Deus não joga bola
A lendária mão de Maradona foi sempre vista como uma vitória autorizada da malandragem — a introdução do árbitro de vídeo encerra essa era no futebol
No último sábado, 3, uma nova regra foi adicionada às leis do futebol. Oficializou-se a instituição do VAR, o árbitro assistente de vídeo. Sua nomenclatura deriva do acrônimo do nome em inglês (video assistant referee). É bom ir se acostumando com o VAR, que deverá aparecer diversas vezes na próxima Copa do Mundo, em junho e julho, na Rússia.
O recurso tecnológico já vinha sendo testado desde 2016, mas sua adoção em definitivo precisava ser ratificada pela International Football Association Board (Ifab), entidade criada em 1863 e que reúne as confederações fundadoras do esporte, além da própria Fifa. É de responsabilidade da Ifab sancionar qualquer modificação no regulamento do jogo.

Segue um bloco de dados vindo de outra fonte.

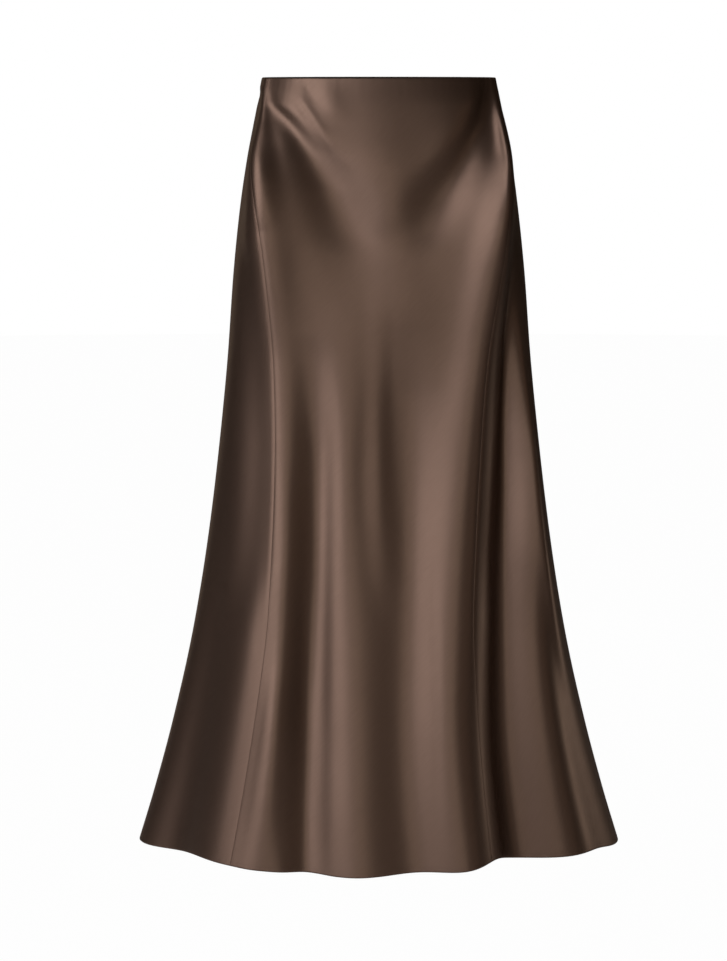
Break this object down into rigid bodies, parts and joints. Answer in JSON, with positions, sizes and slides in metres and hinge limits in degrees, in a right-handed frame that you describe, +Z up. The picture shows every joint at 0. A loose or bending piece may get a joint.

Os inimigos das ferramentas eletrônicas no futebol amparam-se num raciocínio torto: o de que a interrupção das partidas para a avaliação de alguns lances com base nas imagens gravadas tornaria o jogo mais lento e aborrecido, ainda que mais justo. Bobagem, como se verá mais adiante neste texto. Alega-se, ainda, que a dúvida sobre determinado lance, a ser resolvida na mesa do bar, é o que dá charme ao futebol. Outra bobagem: hoje em dia, as dúvidas são esclarecidas pela TV nos segundos seguintes. Símbolo do tempo da malandragem autorizada foi o infame gol de mão de Maradona na Copa de 1986. “Com o VAR, meu gol contra a Inglaterra não teria valido”, admite o gênio argentino, para completar com ironia milongueira: “Mas não seria o único: a Inglaterra ganhou o Mundial de 1966 com uma bola que não cruzou a linha”.
O avanço agora aprovado foi lento. Em 2012, a Fifa deu o primeiro passo em direção à modernidade e permitiu o uso da tecnologia da linha do gol, que, graças a um chip instalado na bola, avisa ao árbitro se ela entrou. Foi um sucesso. Na última edição da Copa, em 2014, um gol da França contra Honduras só foi marcado graças à tecnologia. Deu-se então o impulso para outra inovação: a incorporação das imagens das câmeras de TV na tomada de decisão do árbitro. Nos últimos dois anos, diversas competições usaram o VAR em caráter de teste, entre elas os campeonatos alemão, italiano e português e a Copa Libertadores da América. A Fifa também já contou com o recurso no Mundial de Clubes e na Copa das Confederações de 2017. Embora sua incorporação não seja à prova de falhas — afinal, o sistema eletrônico é operado por humanos —, elas são estatisticamente marginais. Convém olhar para o passado para enxergar o futuro da inovação. Um estudo da Universidade Católica de Leuven, na Bélgica, analisou 972 partidas oficiais nas quais o VAR foi usado. Com a estatística, caíram os argumentos dos críticos do árbitro de vídeo — e derrubaram-se as alegações de que ele deixa o jogo lento.
O levantamento comprovou que em 69,1% das partidas analisadas o VAR não foi requisitado. Somente em 5,5% dos casos aconteceu mais de uma intervenção por jogo. E mais: o tempo médio em que a bola ficou parada para a consulta do vídeo foi de 55 segundos por partida. Bem abaixo daquele desperdiçado com faltas (8 minutos e 51 segundos), laterais (7 minutos e 2 segundos), tiros de meta (5 minutos e 46 segundos) e escanteios (3 minutos e 57 segundos). O argumento matador, porém, está na precisão do sistema. O VAR acertou 98,8% dos lances em que foi acionado — a Ifab considera impossível acertar 100%, devido à subjetividade e à interpretação de alguns lances mais cabeludos.
No Brasil, a novidade emperrou. A Confederação Brasileira de Futebol deu chance aos vinte clubes da primeira divisão de usar o árbitro de vídeo já na edição deste ano do Brasileirão. Mas cobraria 1 milhão de reais de cada equipe. Com a corda no pescoço, doze times votaram contra, e o plano não avançou. O VAR pode aparecer ainda neste ano em gramados brasileiros nas partidas finais da Copa do Brasil, com a conta paga pela CBF.